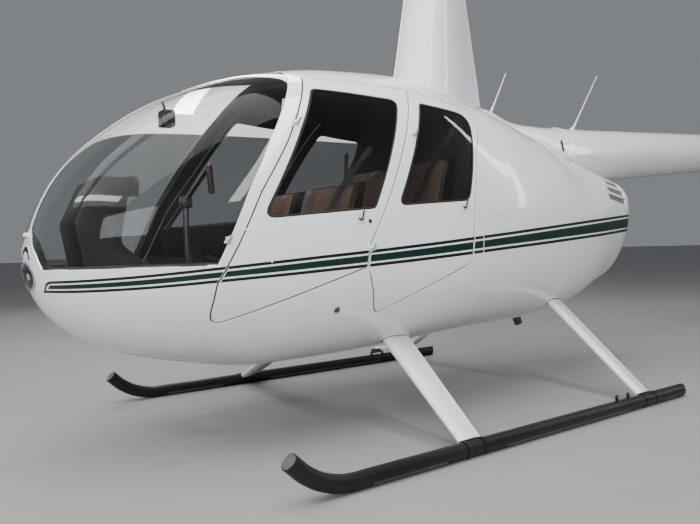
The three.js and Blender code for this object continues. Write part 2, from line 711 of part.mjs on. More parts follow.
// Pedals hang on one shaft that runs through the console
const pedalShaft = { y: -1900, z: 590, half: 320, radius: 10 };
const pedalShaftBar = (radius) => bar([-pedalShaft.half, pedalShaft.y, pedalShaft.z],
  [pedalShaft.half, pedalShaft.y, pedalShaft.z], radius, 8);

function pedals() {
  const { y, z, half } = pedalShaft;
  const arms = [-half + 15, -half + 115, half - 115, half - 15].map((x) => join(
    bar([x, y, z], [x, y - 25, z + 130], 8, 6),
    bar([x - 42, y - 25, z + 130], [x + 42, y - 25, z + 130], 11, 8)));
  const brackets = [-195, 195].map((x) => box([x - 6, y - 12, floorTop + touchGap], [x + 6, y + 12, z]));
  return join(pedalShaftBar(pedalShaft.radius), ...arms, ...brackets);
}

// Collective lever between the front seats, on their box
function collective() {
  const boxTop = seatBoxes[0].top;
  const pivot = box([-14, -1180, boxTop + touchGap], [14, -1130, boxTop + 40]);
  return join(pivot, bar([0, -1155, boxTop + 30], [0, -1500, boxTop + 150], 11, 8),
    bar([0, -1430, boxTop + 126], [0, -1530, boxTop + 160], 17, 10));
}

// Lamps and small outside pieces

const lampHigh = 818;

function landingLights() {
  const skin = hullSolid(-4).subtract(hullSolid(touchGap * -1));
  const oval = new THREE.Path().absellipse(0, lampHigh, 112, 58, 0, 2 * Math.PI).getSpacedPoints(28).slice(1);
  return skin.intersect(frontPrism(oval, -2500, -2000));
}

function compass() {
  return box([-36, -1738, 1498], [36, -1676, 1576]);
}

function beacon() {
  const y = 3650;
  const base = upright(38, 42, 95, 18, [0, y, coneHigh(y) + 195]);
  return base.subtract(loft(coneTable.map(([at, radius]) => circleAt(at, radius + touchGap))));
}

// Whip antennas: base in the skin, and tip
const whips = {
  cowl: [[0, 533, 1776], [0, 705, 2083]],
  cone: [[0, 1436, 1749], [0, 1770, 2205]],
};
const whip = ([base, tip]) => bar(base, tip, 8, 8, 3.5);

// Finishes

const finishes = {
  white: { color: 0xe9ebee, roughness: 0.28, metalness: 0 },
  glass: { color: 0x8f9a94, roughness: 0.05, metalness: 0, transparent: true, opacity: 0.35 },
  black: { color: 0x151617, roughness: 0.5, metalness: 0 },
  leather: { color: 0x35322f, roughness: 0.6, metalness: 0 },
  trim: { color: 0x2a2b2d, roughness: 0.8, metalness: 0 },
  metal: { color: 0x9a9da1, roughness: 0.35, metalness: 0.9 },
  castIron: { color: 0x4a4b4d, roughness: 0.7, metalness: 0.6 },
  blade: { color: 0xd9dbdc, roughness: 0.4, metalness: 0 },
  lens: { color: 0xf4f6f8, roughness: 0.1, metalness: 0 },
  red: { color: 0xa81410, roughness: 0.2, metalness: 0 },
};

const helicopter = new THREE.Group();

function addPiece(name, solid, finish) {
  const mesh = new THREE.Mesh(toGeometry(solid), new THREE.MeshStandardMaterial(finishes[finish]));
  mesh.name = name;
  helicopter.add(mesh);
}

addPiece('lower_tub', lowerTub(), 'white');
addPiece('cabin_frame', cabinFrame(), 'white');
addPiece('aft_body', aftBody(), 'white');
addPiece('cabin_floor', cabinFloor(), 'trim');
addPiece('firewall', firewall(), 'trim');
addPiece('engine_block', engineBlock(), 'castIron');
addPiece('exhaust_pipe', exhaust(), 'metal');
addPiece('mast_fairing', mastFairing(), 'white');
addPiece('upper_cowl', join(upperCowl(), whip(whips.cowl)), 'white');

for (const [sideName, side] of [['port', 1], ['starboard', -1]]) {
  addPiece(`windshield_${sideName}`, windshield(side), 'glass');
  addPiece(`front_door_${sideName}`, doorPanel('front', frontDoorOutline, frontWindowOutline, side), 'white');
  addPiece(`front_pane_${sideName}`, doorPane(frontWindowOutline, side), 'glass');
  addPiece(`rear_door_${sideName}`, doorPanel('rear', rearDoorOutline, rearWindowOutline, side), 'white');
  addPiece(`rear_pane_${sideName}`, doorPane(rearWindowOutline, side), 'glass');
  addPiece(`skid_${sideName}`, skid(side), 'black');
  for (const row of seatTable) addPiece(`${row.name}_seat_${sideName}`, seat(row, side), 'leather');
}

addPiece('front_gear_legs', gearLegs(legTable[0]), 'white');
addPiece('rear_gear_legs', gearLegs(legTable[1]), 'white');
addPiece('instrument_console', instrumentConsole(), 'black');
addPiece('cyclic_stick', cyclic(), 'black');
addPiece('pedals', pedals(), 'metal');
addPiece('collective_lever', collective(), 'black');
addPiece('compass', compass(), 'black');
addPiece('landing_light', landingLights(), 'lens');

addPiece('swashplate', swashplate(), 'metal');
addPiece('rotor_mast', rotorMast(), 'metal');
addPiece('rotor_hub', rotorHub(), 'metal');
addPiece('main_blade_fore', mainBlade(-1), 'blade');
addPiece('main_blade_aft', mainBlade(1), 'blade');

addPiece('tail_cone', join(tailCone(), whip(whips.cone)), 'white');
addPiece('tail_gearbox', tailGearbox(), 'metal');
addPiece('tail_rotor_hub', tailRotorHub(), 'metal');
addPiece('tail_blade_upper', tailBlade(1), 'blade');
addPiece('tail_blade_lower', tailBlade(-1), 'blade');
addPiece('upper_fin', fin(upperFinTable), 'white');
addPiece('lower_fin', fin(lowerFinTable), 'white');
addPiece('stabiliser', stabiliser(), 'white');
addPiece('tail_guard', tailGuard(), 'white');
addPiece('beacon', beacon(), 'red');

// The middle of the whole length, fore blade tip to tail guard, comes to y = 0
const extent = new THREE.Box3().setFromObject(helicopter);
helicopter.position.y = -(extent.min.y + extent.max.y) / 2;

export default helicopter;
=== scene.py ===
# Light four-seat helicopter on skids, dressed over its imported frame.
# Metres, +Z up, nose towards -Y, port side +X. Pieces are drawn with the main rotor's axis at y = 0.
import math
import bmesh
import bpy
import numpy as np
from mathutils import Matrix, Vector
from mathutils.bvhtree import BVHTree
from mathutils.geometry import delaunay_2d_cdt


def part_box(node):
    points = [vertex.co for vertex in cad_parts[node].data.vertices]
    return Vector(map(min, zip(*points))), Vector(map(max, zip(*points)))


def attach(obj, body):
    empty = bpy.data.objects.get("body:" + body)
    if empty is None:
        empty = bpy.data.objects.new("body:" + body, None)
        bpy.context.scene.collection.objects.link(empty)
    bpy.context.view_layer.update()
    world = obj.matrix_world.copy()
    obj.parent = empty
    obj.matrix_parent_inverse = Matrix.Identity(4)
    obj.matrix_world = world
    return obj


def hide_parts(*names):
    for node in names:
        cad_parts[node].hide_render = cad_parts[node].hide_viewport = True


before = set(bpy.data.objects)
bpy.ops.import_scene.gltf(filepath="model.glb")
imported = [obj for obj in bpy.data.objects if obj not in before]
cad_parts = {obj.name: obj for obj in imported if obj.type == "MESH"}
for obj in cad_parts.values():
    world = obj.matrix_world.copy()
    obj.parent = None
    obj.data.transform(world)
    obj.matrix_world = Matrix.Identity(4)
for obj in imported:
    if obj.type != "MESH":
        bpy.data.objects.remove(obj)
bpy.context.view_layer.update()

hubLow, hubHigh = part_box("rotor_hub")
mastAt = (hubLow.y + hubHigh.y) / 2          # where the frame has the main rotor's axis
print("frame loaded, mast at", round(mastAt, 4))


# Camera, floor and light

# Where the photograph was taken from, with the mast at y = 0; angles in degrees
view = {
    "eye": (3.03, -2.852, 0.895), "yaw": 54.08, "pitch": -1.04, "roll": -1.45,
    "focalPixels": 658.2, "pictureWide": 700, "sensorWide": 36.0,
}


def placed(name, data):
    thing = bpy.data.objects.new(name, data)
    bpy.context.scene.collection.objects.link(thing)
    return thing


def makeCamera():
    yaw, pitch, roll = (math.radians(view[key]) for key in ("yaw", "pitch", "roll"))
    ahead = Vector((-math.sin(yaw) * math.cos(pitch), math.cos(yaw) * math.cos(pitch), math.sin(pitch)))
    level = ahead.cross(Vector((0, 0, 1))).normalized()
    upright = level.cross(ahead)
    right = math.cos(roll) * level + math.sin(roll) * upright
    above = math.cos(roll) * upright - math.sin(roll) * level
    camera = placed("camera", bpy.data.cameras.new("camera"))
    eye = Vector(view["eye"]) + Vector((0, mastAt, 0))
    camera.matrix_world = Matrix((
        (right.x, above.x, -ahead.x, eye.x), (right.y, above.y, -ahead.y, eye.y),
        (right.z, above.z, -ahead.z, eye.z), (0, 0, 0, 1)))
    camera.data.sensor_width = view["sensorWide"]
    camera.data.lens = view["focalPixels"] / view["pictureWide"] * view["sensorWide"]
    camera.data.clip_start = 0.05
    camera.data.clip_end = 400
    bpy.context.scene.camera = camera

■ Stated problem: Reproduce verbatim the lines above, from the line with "comes to y = 0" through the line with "if empty is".

■ Output for this task:
// The middle of the whole length, fore blade tip to tail guard, comes to y = 0
const extent = new THREE.Box3().setFromObject(helicopter);
helicopter.position.y = -(extent.min.y + extent.max.y) / 2;

export default helicopter;
=== scene.py ===
# Light four-seat helicopter on skids, dressed over its imported frame.
# Metres, +Z up, nose towards -Y, port side +X. Pieces are drawn with the main rotor's axis at y = 0.
import math
import bmesh
import bpy
import numpy as np
from mathutils import Matrix, Vector
from mathutils.bvhtree import BVHTree
from mathutils.geometry import delaunay_2d_cdt


def part_box(node):
    points = [vertex.co for vertex in cad_parts[node].data.vertices]
    return Vector(map(min, zip(*points))), Vector(map(max, zip(*points)))


def attach(obj, body):
    empty = bpy.data.objects.get("body:" + body)
    if empty is None:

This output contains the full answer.